Produce the listing below again, exactly as shown.

☆ ☆ ☆ ☆

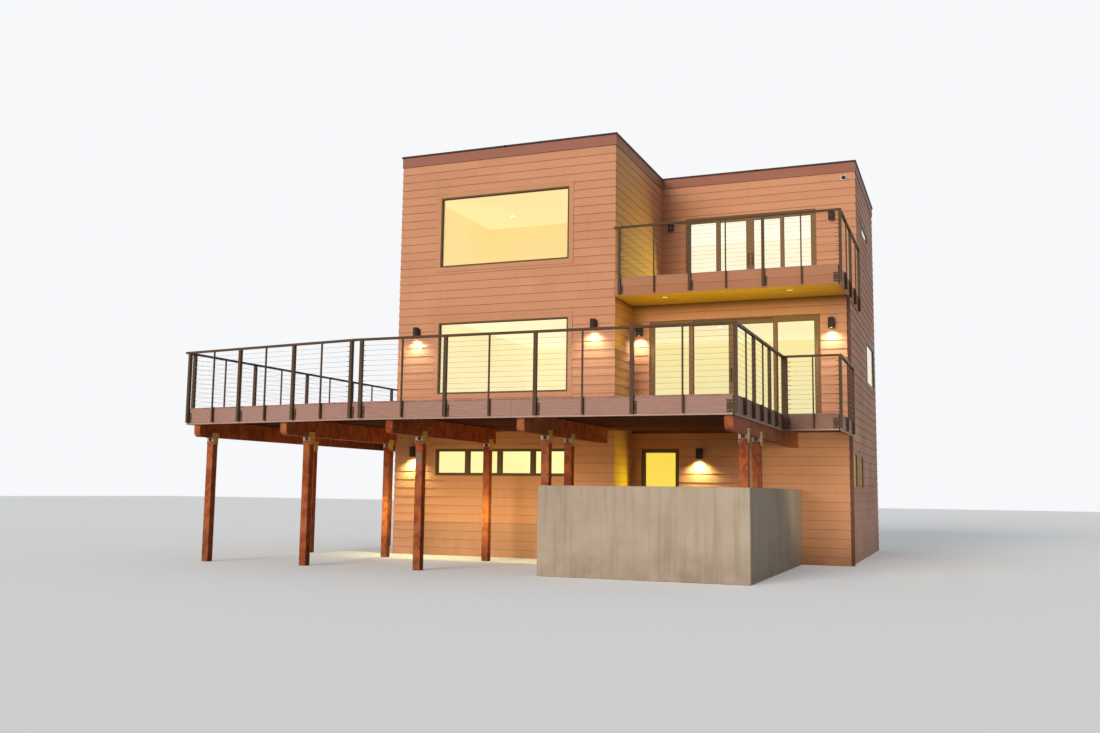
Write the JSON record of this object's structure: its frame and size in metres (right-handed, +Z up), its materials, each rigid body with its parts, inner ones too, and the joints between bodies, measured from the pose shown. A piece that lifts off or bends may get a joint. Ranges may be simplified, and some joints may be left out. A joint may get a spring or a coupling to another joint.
{
  "type": "beach house",
  "caption": "Three-storey modern beach house with flat roof, corner tower, recessed balcony, wide raised deck on timber posts, cable railings and large windows.",
  "frame": {"origin": "centre of the outer box at ground level, below the house", "axes": "+Z up, the street front with the deck faces -Y, +X to the right of someone who faces that front"},
  "size_m": [11.638, 13.0594, 8.883],
  "materials": {
    "siding": "painted boards, matte",
    "plaster": "painted plasterboard, matte",
    "roof_board": "stained, matte",
    "coping": "satin",
    "window_frame": "dark bronze, satin",
    "glass": "clear",
    "deck_board": "weathered composite, matte",
    "timber": "stained, matte",
    "cap_steel": "galvanised",
    "rail_metal": "dark bronze, satin",
    "concrete": "cast, matte",
    "lamp_metal": "bronze, satin",
    "downspout": "satin",
    "camera_plastic": "satin"
  },
  "bodies": {
    "root": {"tower_front_wall": "siding", "tower_left_wall": "siding", "tower_side_wall_lower": "siding", "tower_side_wall_upper": "siding", "recess_wall_lower": "siding", "recess_wall_upper": "siding", "side_wall_lower": "siding", "side_wall_upper": "siding", "rear_wall": "siding", "window_trim": "siding", "balcony_soffit": "siding", "middle_floor": "plaster", "upper_floor": "plaster", "roof_deck": "plaster", "upper_room_back_wall": "plaster", "roof_fascia": "roof_board", "roof_coping": "coping", "front_window_frames": "window_frame", "sliding_door_frames": "window_frame", "wide_window_frames": "window_frame", "small_window_frames": "window_frame", "front_window_glass": "glass", "sliding_door_glass": "glass", "side_and_rear_glass": "glass", "deck_boards": "deck_board", "balcony_boards": "deck_board", "deck_fascia": "deck_board", "balcony_fascia": "deck_board", "deck_joists": "timber", "deck_beams": "timber", "deck_posts": "timber", "balcony_joists": "timber", "post_caps": "cap_steel", "balcony_front_rail": "rail_metal", "balcony_side_rail": "rail_metal", "front_rail_left": "rail_metal", "front_rail_right": "rail_metal", "left_side_rail": "rail_metal", "back_rail": "rail_metal", "right_side_rail": "rail_metal", "walkway_front_rail": "rail_metal", "walkway_side_rail": "rail_metal", "ground_slab": "concrete", "concrete_post_wall": "concrete", "wall_lamps": "lamp_metal", "downspout": "downspout", "dome_camera": "camera_plastic"}
  },
  "joints": []
}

☆ ☆ ☆ ☆

◆ EXERCISE RESPONSE:
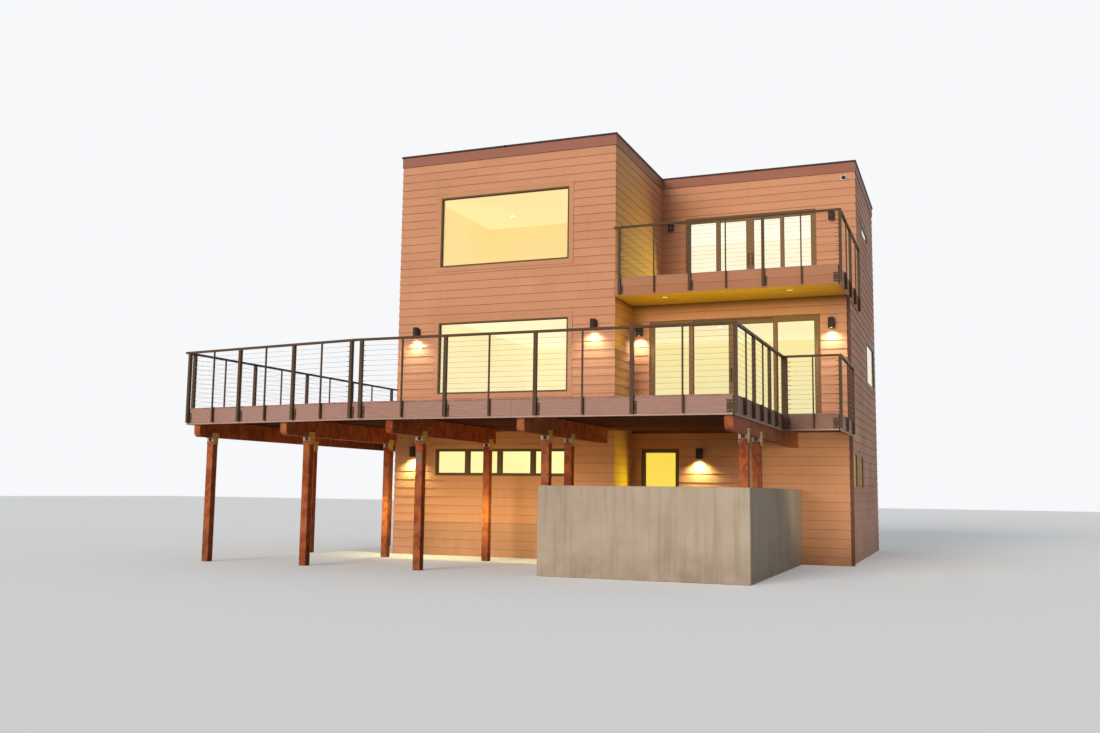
Write the JSON record of this object's structure: its frame and size in metres (right-handed, +Z up), its materials, each rigid body with its parts, inner ones too, and the joints between bodies, measured from the pose shown. A piece that lifts off or bends may get a joint. Ranges may be simplified, and some joints may be left out. A joint may get a spring or a coupling to another joint.
{
  "type": "beach house",
  "caption": "Three-storey modern beach house with flat roof, corner tower, recessed balcony, wide raised deck on timber posts, cable railings and large windows.",
  "frame": {"origin": "centre of the outer box at ground level, below the house", "axes": "+Z up, the street front with the deck faces -Y, +X to the right of someone who faces that front"},
  "size_m": [11.638, 13.0594, 8.883],
  "materials": {
    "siding": "painted boards, matte",
    "plaster": "painted plasterboard, matte",
    "roof_board": "stained, matte",
    "coping": "satin",
    "window_frame": "dark bronze, satin",
    "glass": "clear",
    "deck_board": "weathered composite, matte",
    "timber": "stained, matte",
    "cap_steel": "galvanised",
    "rail_metal": "dark bronze, satin",
    "concrete": "cast, matte",
    "lamp_metal": "bronze, satin",
    "downspout": "satin",
    "camera_plastic": "satin"
  },
  "bodies": {
    "root": {"tower_front_wall": "siding", "tower_left_wall": "siding", "tower_side_wall_lower": "siding", "tower_side_wall_upper": "siding", "recess_wall_lower": "siding", "recess_wall_upper": "siding", "side_wall_lower": "siding", "side_wall_upper": "siding", "rear_wall": "siding", "window_trim": "siding", "balcony_soffit": "siding", "middle_floor": "plaster", "upper_floor": "plaster", "roof_deck": "plaster", "upper_room_back_wall": "plaster", "roof_fascia": "roof_board", "roof_coping": "coping", "front_window_frames": "window_frame", "sliding_door_frames": "window_frame", "wide_window_frames": "window_frame", "small_window_frames": "window_frame", "front_window_glass": "glass", "sliding_door_glass": "glass", "side_and_rear_glass": "glass", "deck_boards": "deck_board", "balcony_boards": "deck_board", "deck_fascia": "deck_board", "balcony_fascia": "deck_board", "deck_joists": "timber", "deck_beams": "timber", "deck_posts": "timber", "balcony_joists": "timber", "post_caps": "cap_steel", "balcony_front_rail": "rail_metal", "balcony_side_rail": "rail_metal", "front_rail_left": "rail_metal", "front_rail_right": "rail_metal", "left_side_rail": "rail_metal", "back_rail": "rail_metal", "right_side_rail": "rail_metal", "walkway_front_rail": "rail_metal", "walkway_side_rail": "rail_metal", "ground_slab": "concrete", "concrete_post_wall": "concrete", "wall_lamps": "lamp_metal", "downspout": "downspout", "dome_camera": "camera_plastic"}
  },
  "joints": []
}